Bryan Stroth is currently a senior mass media major with an emphasis in advertising and a
minor in communications. He works part-time at Central National Bank after graduating he
plans on moving to Kansas City to work in advertising.
Jessica Zimlich is a junior mass media major with an emphasis in public relations. She grew
up in Topeka with her parents, two brothers, and two sisters. After she graduates, she plans
to move to Kansas City and pursue her career.

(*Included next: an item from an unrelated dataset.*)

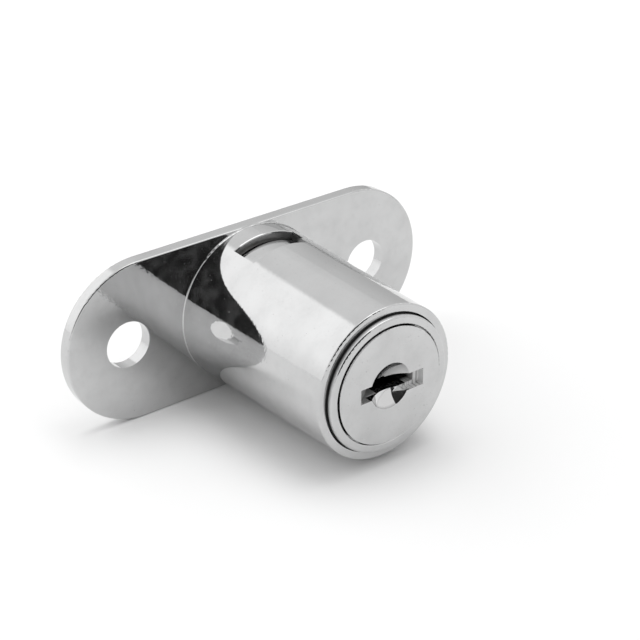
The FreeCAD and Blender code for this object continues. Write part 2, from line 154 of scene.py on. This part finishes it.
# %% [markdown]
# ## Arithmetic with nodes
#
# A shader has no lines of arithmetic: every sum and every product is a node of its own.  We could place
# them one by one, but as functions they read like the sums they are.  Many values here are masks, which
# are 1 where something is true and 0 elsewhere.  The product of two masks is 1 only where both are true.


# %% Sums and products
def combine(tree, operation, first, second=0.0):
    """One step of arithmetic on two values, each a number or an output."""
    node = tree.nodes.new("ShaderNodeMath")
    node.operation = operation
    feed(tree, first, node.inputs[0])
    feed(tree, second, node.inputs[1])
    return node.outputs["Value"]


def add(tree, first, *others):
    """The sum of two or more values."""
    for other in others:
        first = combine(tree, "ADD", first, other)
    return first


def multiply(tree, first, *others):
    """The product of two or more values."""
    for other in others:
        first = combine(tree, "MULTIPLY", first, other)
    return first


print("values combine with add and multiply")

# %% [markdown]
# ## Ranges and blends
#
# A noise texture gives values round 0.5 that seldom leave 0.3 to 0.7.  To make something of it, we move
# that range to the one that a finish needs.  A colour ramp could do it too, but a map range node is
# plain numbers in and out.  A blend goes from one colour to another by such a value.


# %% Move a range and blend two colours
def spread(tree, value, low, high, from_low=0.3, from_high=0.7, ease="LINEAR"):
    """The same value, moved from one range to another and kept inside it."""
    node = tree.nodes.new("ShaderNodeMapRange")
    node.interpolation_type = ease
    node.inputs["From Min"].default_value = from_low
    node.inputs["From Max"].default_value = from_high
    node.inputs["To Min"].default_value = low
    node.inputs["To Max"].default_value = high
    tree.links.new(value, node.inputs["Value"])
    return node.outputs["Result"]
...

Jaycie is a senior at Washburn University. She is currently majoring in electronic media and
is interested in digital film editing or news reporting after graduating. Jaycie has a number
of academic awards, including: Phi Kappa Phi member, Lambda Pi Eta member, Society for
Collegiate Journalists member, President's Honor Roll and Sibberson Award Applicant. She
would eventually like to go back to graduate school to obtain her Master's Degree in fine
arts to teach at the collegiate level.
Justin is a lifelong resident of Topeka and is a student in electronic edia at Washburn
University. Looking forward to graduation in May 2010, Justin is eager to start a career in
News Journalism. When Justin is not spending time with his family, he enjoys participating
in independent film projects, as he is an aspiring film maker.
The Advertising Campaigns class, Mass Media Department and Washburn University
sincerely thank Charlie Lord, Jim Ogle, all Board Members and The YMCA of Topeka for
the opportunity to work on such an important and crucial undertaking. This semester long
project has been a unique opportunity and pleasure for both the students and faculty.